My portfolio consisted of some 30 odd stocks that I didn't really keep track of. I'm in the process of trimming it down and be more strict about buy/sell criteria and sector diversification.

I forked over $120 to https://simplywall.st/ to keep track of the positions and to manage a watch list and some stock screeners.

I'm interested in what tools others are using and what rules/philosophy you use to manage the portfolio.

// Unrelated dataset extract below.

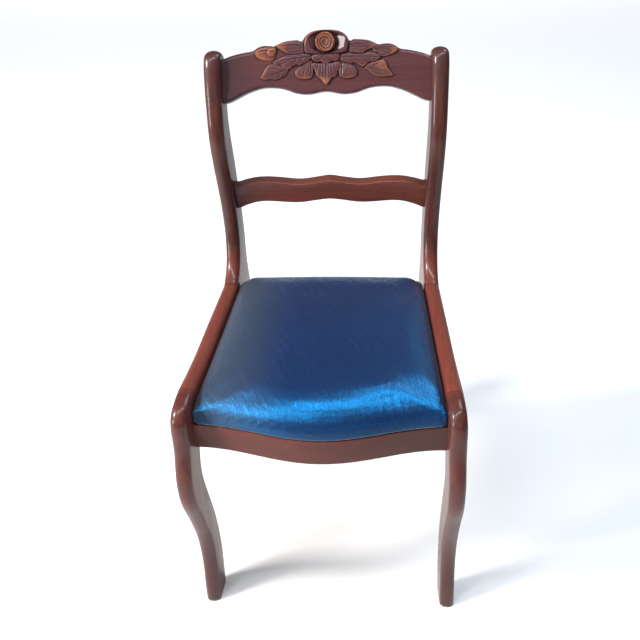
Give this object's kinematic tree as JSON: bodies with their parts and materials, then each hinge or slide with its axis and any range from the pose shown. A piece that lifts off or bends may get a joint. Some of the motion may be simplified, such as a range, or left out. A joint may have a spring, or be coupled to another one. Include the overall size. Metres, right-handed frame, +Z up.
{
  "type": "dining chair",
  "caption": "Dining chair with sawn scroll side frames, a rose-carved crest rail, a serpentine mid rail and a padded drop-in seat.",
  "frame": {"origin": "on the floor under the middle of the chair's bounding box", "axes": "+Z up, the chair faces -Y, +X to the right as seen from the front"},
  "size_m": [0.4428, 0.5336, 0.8481],
  "materials": {
    "mahogany": "gloss red-brown lacquer",
    "carved_mahogany": "gloss red-brown lacquer, worn to orange on the carved edges",
    "bare_wood": "bare",
    "dowel_wood": "bare",
    "steel": "plain zinc",
    "padding": "soft wadding",
    "cover": "blue satin with a fine slub"
  },
  "bodies": {
    "root": {"front_leg_left": "mahogany", "front_leg_right": "mahogany", "rear_post_left": "mahogany", "rear_post_right": "mahogany", "side_rail_left": "mahogany", "side_rail_right": "mahogany", "crest_rail": "carved_mahogany", "mid_rail": "mahogany", "front_seat_rail": "mahogany", "rear_seat_rail": "mahogany", "corner_block_front_left": "bare_wood", "corner_block_front_right": "bare_wood", "corner_block_rear_left": "bare_wood", "corner_block_rear_right": "bare_wood", "crest_dowels": "dowel_wood", "mid_rail_dowels": "dowel_wood", "front_rail_dowels": "dowel_wood", "rear_rail_dowels": "dowel_wood", "side_rail_front_dowels": "dowel_wood", "side_rail_rear_dowels": "dowel_wood", "corner_block_screws": "steel", "seat_screws": "steel", "seat_board": "bare_wood", "seat_padding": "padding", "seat_cover": "cover", "cover_tacks": "steel"}
  },
  "joints": []
}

Currently my portfolio is trimmed down to a more manageable 18 positions, and the goal is to keep it at maximum 20 positions. They should be roughly equal weighted. I'm in the accumulation phase, so the target weight combined with stock specific criteria for buying determines where this month's savings are invested. The stocks should be diversified across sectors.

In summary:
  • Max 20 positions, roughly equal weighted, i.e., roughly 5% ± 2%.
    Each position has buy/sell criteria (these can be based on financial ratios or by comparison with an alternative stock in the same sector).
  • The positions should cover certain sectors with the goal of making the returns more stable:
    • 5% stock that tracks gold (due to Danish tax rules, it's more beneficial to use stocks than an ETC. I'm using RGLD at the moment, but am looking into whether I can do something else to track it more accurately).
    • 5% mining stocks (non-precious metals)
    • 5% oil/energy
  • 10% of the portfolio should be in a money market fund (for rebalancing purposes and as an emergency fund)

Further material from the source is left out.